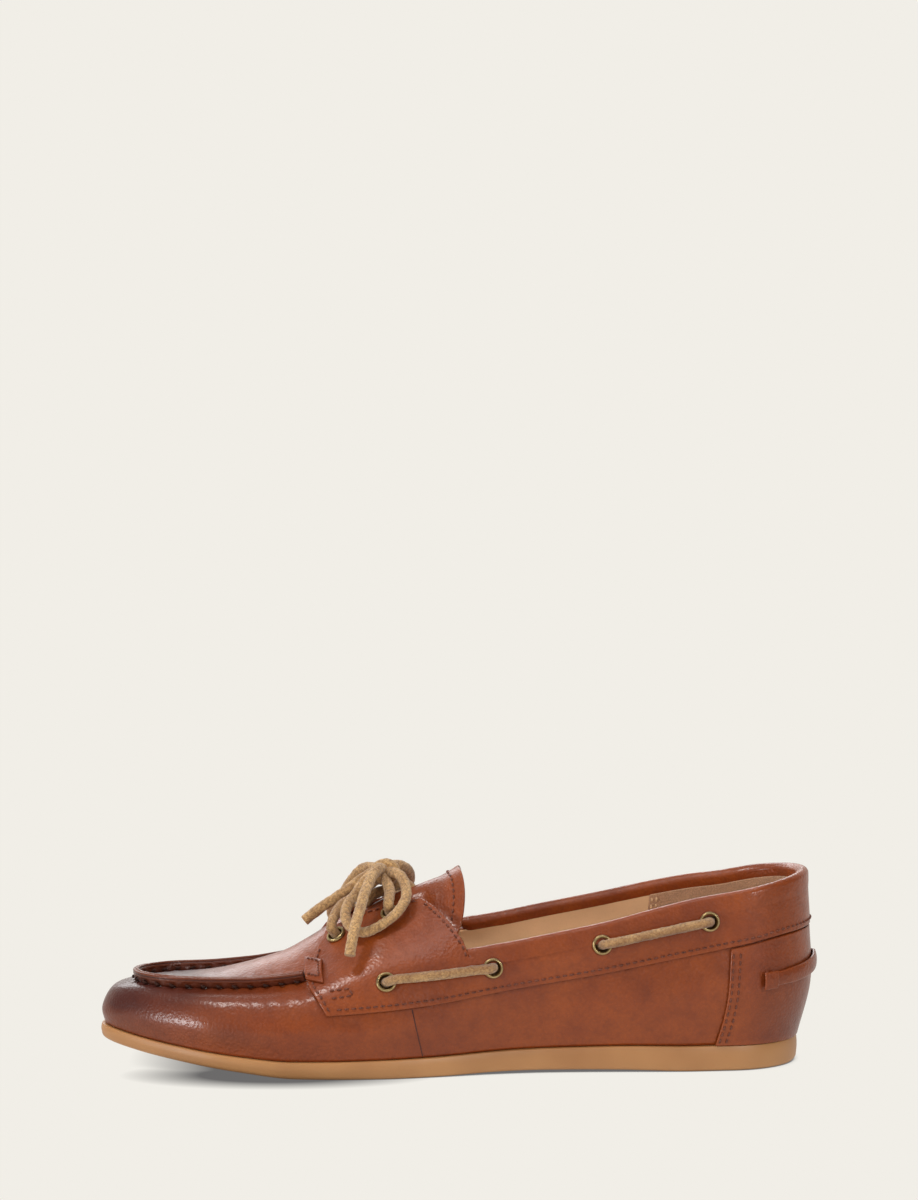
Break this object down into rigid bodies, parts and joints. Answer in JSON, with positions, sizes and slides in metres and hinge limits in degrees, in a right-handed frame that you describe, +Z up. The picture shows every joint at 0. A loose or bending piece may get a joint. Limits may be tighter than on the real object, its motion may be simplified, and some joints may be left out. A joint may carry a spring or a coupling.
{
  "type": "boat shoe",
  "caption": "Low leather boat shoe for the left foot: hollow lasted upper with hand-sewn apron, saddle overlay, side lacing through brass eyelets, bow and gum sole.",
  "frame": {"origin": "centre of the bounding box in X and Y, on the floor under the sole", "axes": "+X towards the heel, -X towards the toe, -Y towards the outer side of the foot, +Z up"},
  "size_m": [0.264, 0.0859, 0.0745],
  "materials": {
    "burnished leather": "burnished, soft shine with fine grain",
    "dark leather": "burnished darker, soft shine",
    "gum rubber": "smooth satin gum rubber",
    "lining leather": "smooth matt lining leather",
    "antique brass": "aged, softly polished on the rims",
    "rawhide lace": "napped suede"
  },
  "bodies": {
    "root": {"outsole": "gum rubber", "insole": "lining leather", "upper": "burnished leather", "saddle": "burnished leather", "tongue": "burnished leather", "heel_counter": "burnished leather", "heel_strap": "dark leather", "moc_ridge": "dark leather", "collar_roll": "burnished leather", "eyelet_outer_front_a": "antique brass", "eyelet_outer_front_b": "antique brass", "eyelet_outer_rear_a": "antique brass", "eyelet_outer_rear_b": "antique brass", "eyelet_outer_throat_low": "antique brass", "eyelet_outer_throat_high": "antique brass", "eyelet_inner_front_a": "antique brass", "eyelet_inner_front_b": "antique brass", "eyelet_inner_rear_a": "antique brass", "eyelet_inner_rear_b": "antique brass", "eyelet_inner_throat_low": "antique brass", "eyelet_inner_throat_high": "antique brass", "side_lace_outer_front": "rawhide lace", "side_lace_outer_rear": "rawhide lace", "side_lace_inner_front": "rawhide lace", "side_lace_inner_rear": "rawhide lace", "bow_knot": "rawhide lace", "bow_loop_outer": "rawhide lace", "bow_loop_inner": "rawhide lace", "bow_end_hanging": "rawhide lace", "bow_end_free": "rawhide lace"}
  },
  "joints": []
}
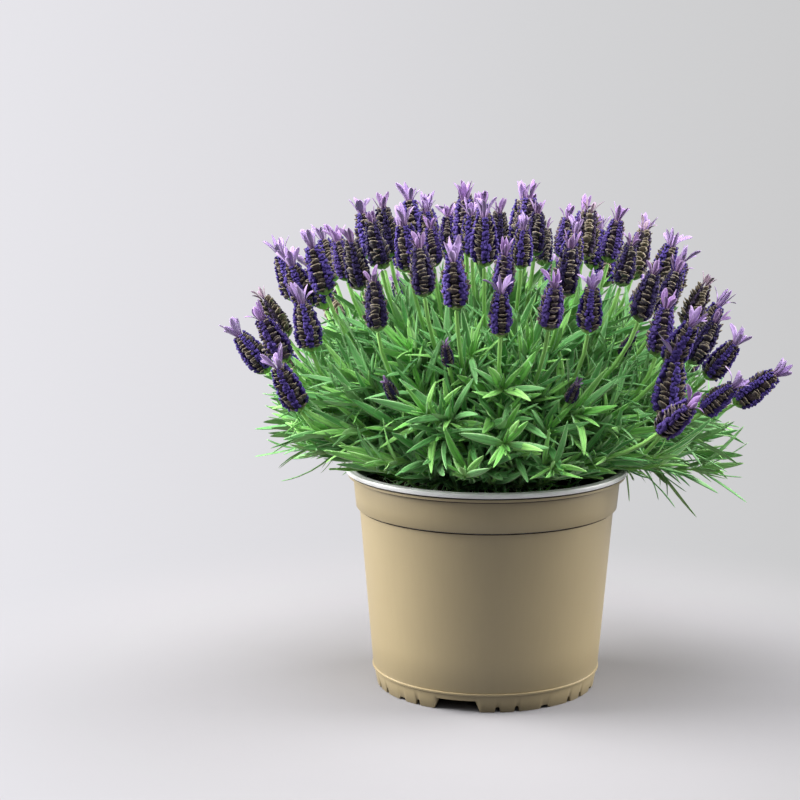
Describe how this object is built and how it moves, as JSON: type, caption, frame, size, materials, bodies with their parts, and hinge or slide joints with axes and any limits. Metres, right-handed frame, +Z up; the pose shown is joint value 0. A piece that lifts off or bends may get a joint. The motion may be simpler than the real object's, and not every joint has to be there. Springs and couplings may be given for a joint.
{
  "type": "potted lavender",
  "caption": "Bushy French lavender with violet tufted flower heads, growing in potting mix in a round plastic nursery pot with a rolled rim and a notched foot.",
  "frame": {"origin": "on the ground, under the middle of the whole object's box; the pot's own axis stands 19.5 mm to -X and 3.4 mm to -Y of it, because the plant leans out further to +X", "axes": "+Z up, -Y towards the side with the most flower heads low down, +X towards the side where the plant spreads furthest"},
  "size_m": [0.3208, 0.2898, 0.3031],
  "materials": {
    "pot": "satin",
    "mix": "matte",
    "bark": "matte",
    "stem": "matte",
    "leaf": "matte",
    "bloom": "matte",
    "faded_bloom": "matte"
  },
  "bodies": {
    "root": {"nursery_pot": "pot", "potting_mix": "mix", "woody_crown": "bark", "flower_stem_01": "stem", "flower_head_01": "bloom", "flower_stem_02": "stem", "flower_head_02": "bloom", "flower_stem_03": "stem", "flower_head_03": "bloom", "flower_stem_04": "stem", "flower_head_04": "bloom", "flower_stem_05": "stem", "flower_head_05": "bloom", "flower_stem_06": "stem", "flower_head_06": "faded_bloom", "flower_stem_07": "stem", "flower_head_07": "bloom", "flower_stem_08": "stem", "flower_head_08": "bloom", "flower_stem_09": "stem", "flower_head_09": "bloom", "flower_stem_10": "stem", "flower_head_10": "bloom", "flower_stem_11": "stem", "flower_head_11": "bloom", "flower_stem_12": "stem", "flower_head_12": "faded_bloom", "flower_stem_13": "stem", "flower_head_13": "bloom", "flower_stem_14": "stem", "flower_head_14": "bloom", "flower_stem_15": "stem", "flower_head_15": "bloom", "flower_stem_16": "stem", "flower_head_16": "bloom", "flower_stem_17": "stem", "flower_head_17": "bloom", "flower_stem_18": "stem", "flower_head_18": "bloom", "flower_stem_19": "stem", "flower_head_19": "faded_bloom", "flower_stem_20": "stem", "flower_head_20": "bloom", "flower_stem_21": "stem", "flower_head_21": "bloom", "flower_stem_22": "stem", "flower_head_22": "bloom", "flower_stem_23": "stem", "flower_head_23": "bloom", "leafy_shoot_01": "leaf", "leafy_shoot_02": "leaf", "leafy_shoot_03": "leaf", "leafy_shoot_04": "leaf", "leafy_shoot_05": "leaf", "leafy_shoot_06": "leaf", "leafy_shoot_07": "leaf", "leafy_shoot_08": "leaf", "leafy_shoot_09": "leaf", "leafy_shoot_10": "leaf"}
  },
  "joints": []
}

PROBLEM DETAILS: Gather up every line from the listing above in which the word "JSON" occurs.

SOLVED EXERCISE:
Break this object down into rigid bodies, parts and joints. Answer in JSON, with positions, sizes and slides in metres and hinge limits in degrees, in a right-handed frame that you describe, +Z up. The picture shows every joint at 0. A loose or bending piece may get a joint. Limits may be tighter than on the real object, its motion may be simplified, and some joints may be left out. A joint may carry a spring or a coupling.
Describe how this object is built and how it moves, as JSON: type, caption, frame, size, materials, bodies with their parts, and hinge or slide joints with axes and any limits. Metres, right-handed frame, +Z up; the pose shown is joint value 0. A piece that lifts off or bends may get a joint. The motion may be simpler than the real object's, and not every joint has to be there. Springs and couplings may be given for a joint.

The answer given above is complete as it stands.